The pure sinewave means a distortion level ranging to 2% max .meaning no clipping of the even -2nd/4th,6th /8th harmonics and no peaking of the odd 3rd /5th harmonics .
As such my search isstill open......

---------- Post added at 06:23 ---------- Previous post was at 06:22 ----------

Dear FvM & Alertlinks ,Thanks
I had thought of using CRGO /CRD /sheet silicon versions for my application but these are available with N67 core which gives 3600 as Bmax....For audio implementation this has lower relevance and more important is the response purity (distortionfree signals )
For high efficiency power conversions input power to output delivery ,,,curtailment of harmonics and flux density to 5500 has a large bearing .
The pure sinewave means a distortion level ranging to 2% max .meaning no clipping of the even -2nd/4th,6th /8th harmonics and no peaking of the odd 3rd /5th harmonics .
As such my search isstill open......

 

[FvM]

I seems like you have a lot of unsaid constraints and also very special ideas about the design implementation. The points addressed in your latest post go far beyond the scope of the original post. That's quite normal for a non-trivial design, but also in my view sets an end to the previous discussion.

In my opinion, the discussion has clarified that a regular transformer core is at least an option.

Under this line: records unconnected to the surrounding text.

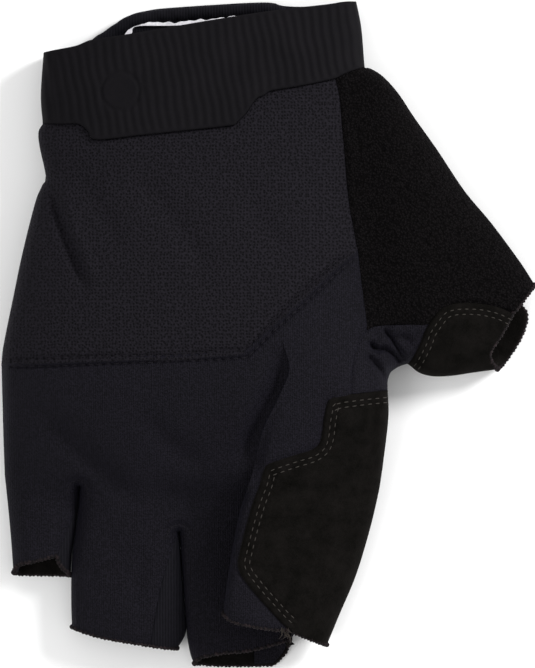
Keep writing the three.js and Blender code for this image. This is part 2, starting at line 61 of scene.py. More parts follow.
def place(shares):
    """Plan positions of (across, along) shares. Across: 0 little side, 1 index side, 2 thumb tip.
    Along: 0 longest hem, 1 finger roots, 2 cuff, 3 cuff edge."""
    across, along = np.asarray(shares, float).T
    x = np.minimum(across, 1) * HAND_WIDTH + np.maximum(across - 1, 0) * THUMB_REACH
    y = (np.minimum(along, 1) * FINGER_LENGTH + np.clip(along - 1, 0, 1) * HAND_LENGTH
         + np.maximum(along - 2, 0) * CUFF_LENGTH)
    return np.stack([x, y], -1) - PLAN_MIDDLE


def smooth(points, steps=10):
    """Catmull-Rom curve through the points: a cubic for each span, whose slopes at its two ends
    are half the step between the neighbours on either side."""
    points = np.asarray(points, float)
    ends = [2 * points[:1] - points[1:2], points, 2 * points[-1:] - points[-2:-1]]
    p = np.concatenate(ends)[:, None]
    t = np.linspace(0, 1, steps, endpoint=False)[None, :, None]
    a, b, c, d = p[:-3], p[1:-2], p[2:-1], p[3:]
    curve = 0.5 * (2 * b + (c - a) * t + (2 * a - 5 * b + 4 * c - d) * t**2
                   + (3 * b - a - 3 * c + d) * t**3)
    return np.concatenate([curve.reshape(-1, points.shape[1]), points[-1:]])


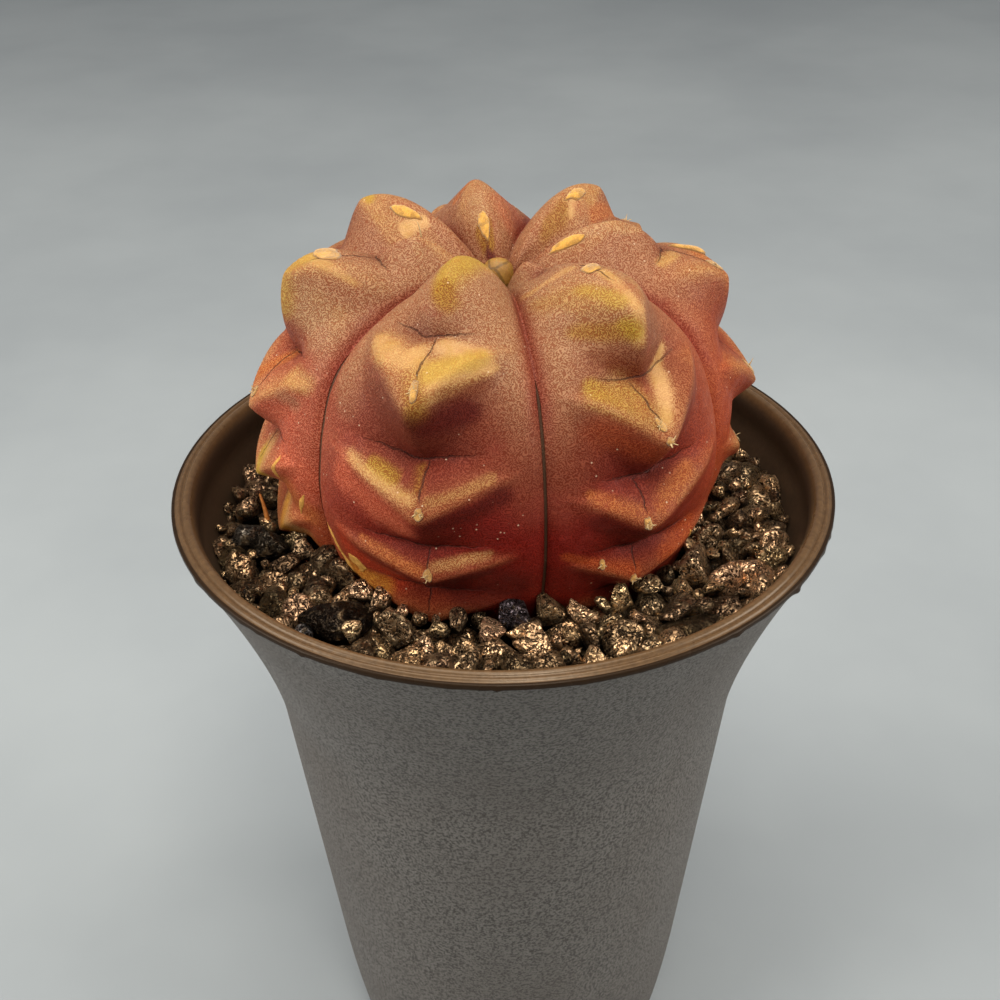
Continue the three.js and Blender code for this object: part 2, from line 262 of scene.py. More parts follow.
# Outside this radius the lip's outer face gets painted shade, from one depth below the rim to the
# other, by this share
LIP_FACE_RADIUS = 40.9
LIP_FACE_DEPTHS = (0.17, 0.3)
LIP_SHADE_STRENGTH = 0.9
# How much of the ragged edge each row of the lip takes, and the edge's burrs
RAGGED_ROWS = {1: 0.4, 2: 1.0, 3: 0.8, 4: 0.3}
RAGGED_BUMPS = 130
RAGGED_SEED = 11
BURR_HEIGHT = 0.22
BURR_WIDTHS = (0.35, 1.3)
DRAIN_RADIUS = 3
DRAIN_RING_RADIUS = 13
DRAIN_COUNT = 6
DRAIN_SIDES = 48
DRAIN_CUT = (-1, 6)


def pot_outer_radius(depth):
    """Outside of the pot: a straight taper, plus a flare that dies out by FLARE_DEPTH, less a
    small tuck above the foot."""
    flare = FLARE * np.maximum(0, 1 - depth / FLARE_DEPTH) ** FLARE_POWER
    tuck = TUCK * np.maximum(0, 1 - (POT_HEIGHT - depth) / TUCK_HEIGHT) ** 2
    return SIDE_RADIUS - SIDE_TAPER * depth + flare - tuck


def pot_inner_radius(depth):
    """Inside of the pot: a wall's thickness in from the outside, and never wider than the lip."""
    return np.minimum(pot_outer_radius(depth) - WALL, LIP_INNER_RADIUS)


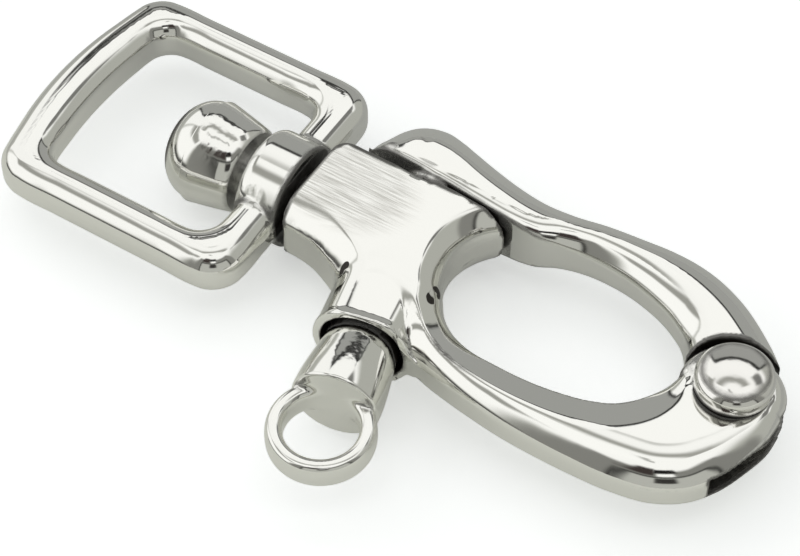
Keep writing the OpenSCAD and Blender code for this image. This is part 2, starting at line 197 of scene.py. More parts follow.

My suggestion for the specific "400 Hz core" problem: Assemble your specifications, ask one or two manufacturers in your region what they can offer for it and decide about 400 Hz transformer or transformerless.

 

[mtwieg]

Dear FvM & Alertlinks ,Thanks
I had thought of using CRGO /CRD /sheet silicon versions for my application but these are available with N67 core which gives 3600 as Bmax.

3600 Gauss? Where are you seeing that number? Electrical steel should have a Bmax/Bsat near 1.7T, just like normal steel and iron.

 

[vimalkhanna]

This measurements are 1.2T to 1.4Tesla for 50Hz ...However , with sustantial losses at 400Hz ,,we need to get to 35% of this .which gives this figure.